DATA LINES:
start
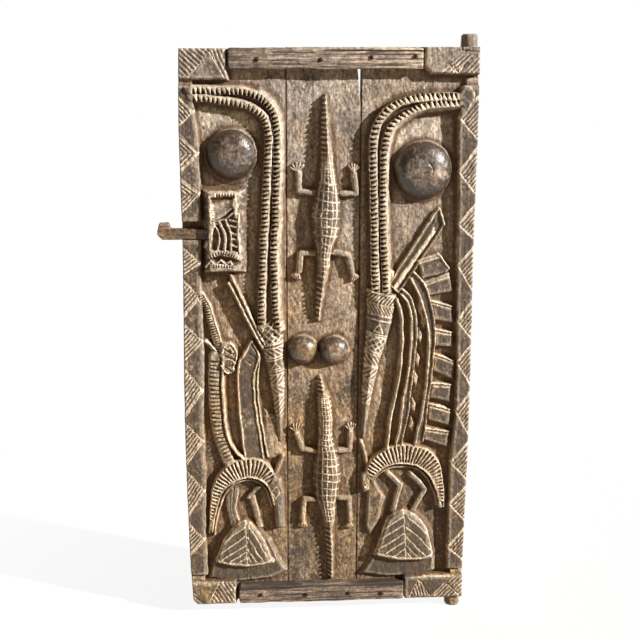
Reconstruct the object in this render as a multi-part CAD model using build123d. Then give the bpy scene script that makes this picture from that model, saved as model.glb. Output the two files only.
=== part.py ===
from build123d import *
import os

# A carved granary door of three planks held by two nailed battens.  It hangs on two round pivots
# left standing on the right plank, and a wooden bolt slides in a housing on the left plank.
# Millimetres.  X runs to the right across the carved face, Z is up, and the carved face looks
# along -Y.  The pivot axis is X = 0, Y = 0, and the planks end on Z = 0 at the bottom.

# Planks
left_plank_width = 247.0
middle_plank_width = 176.0
right_plank_width = 275.0
joint_gap = 1.0
door_height = 1390.0
ground_thickness = 30.0
split_width = 14.0
split_length = 130.0

# Pivots
pivot_inset = 22.0
pivot_radius = 20.5
pivot_length = 30.0
pivot_rounding = 4.0

# Relief heights over the ground
border_relief = 20.0
block_relief = 23.0
arch_relief = 24.0
large_dome_relief = 40.0
small_dome_relief = 34.0
crocodile_relief = 27.0
limb_relief = 13.0
cone_relief = 25.0
bar_relief = 21.0
animal_relief = 18.0
antelope_relief = 18.0
mound_relief = 24.0
fin_relief = 12.0
rib_relief = 19.0
diamond_relief = 11.0
housing_relief = 34.0

# Sizes of the carved forms
relief_root = 3.0
relief_draft = 5.0
block_bevel = 9.0
arch_foot = 24.0
arch_crest = 5.0
arch_bend = 60.0
left_dome_radius = 62.0
right_dome_radius = 72.0
small_dome_radius = 37.0
dome_skirt = 6.0
dome_rings = 5
rib_foot = 22.0
rib_crest = 13.0
line_foot = 13.0
line_crest = 4.0
fin_corner = 3.0

# Battens and their nails
batten_thickness = 28.0
batten_height = 50.0
batten_edge = 3.0
nail_half_width = 2.0
nail_head_radius = 6.5
nail_head_height = 3.0
nail_clearance = 0.2
clinch_length = 18.0

# Lock
bolt_height = 27.0
bolt_thickness = 24.0
bolt_setback = 2.0
bolt_clearance = 0.4
bolt_reach = 61.0
bolt_grip = 81.0
bolt_nose = 12.0
bolt_edge = 1.5
bolt_travel = 48.0
bolt_throw = 8.0
tunnel_room = 1.0
knob_rise = 14.0
knob_lean = 4.0
knob_length = 27.0
knob_room = 4.0
housing_width = 98.0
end
YOUR TASK:
Give the data again, exactly as it stands.

RESULT OF THE TASK:
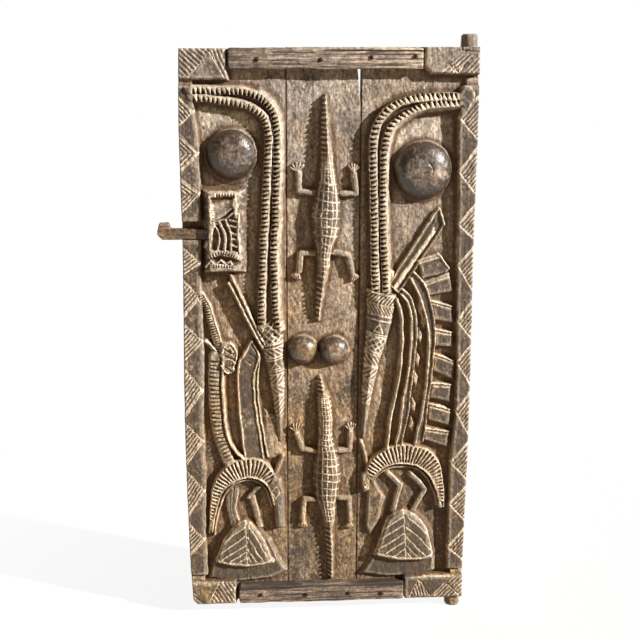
Reconstruct the object in this render as a multi-part CAD model using build123d. Then give the bpy scene script that makes this picture from that model, saved as model.glb. Output the two files only.
=== part.py ===
from build123d import *
import os

# A carved granary door of three planks held by two nailed battens.  It hangs on two round pivots
# left standing on the right plank, and a wooden bolt slides in a housing on the left plank.
# Millimetres.  X runs to the right across the carved face, Z is up, and the carved face looks
# along -Y.  The pivot axis is X = 0, Y = 0, and the planks end on Z = 0 at the bottom.

# Planks
left_plank_width = 247.0
middle_plank_width = 176.0
right_plank_width = 275.0
joint_gap = 1.0
door_height = 1390.0
ground_thickness = 30.0
split_width = 14.0
split_length = 130.0

# Pivots
pivot_inset = 22.0
pivot_radius = 20.5
pivot_length = 30.0
pivot_rounding = 4.0

# Relief heights over the ground
border_relief = 20.0
block_relief = 23.0
arch_relief = 24.0
large_dome_relief = 40.0
small_dome_relief = 34.0
crocodile_relief = 27.0
limb_relief = 13.0
cone_relief = 25.0
bar_relief = 21.0
animal_relief = 18.0
antelope_relief = 18.0
mound_relief = 24.0
fin_relief = 12.0
rib_relief = 19.0
diamond_relief = 11.0
housing_relief = 34.0

# Sizes of the carved forms
relief_root = 3.0
relief_draft = 5.0
block_bevel = 9.0
arch_foot = 24.0
arch_crest = 5.0
arch_bend = 60.0
left_dome_radius = 62.0
right_dome_radius = 72.0
small_dome_radius = 37.0
dome_skirt = 6.0
dome_rings = 5
rib_foot = 22.0
rib_crest = 13.0
line_foot = 13.0
line_crest = 4.0
fin_corner = 3.0

# Battens and their nails
batten_thickness = 28.0
batten_height = 50.0
batten_edge = 3.0
nail_half_width = 2.0
nail_head_radius = 6.5
nail_head_height = 3.0
nail_clearance = 0.2
clinch_length = 18.0

# Lock
bolt_height = 27.0
bolt_thickness = 24.0
bolt_setback = 2.0
bolt_clearance = 0.4
bolt_reach = 61.0
bolt_grip = 81.0
bolt_nose = 12.0
bolt_edge = 1.5
bolt_travel = 48.0
bolt_throw = 8.0
tunnel_room = 1.0
knob_rise = 14.0
knob_lean = 4.0
knob_length = 27.0
knob_room = 4.0
housing_width = 98.0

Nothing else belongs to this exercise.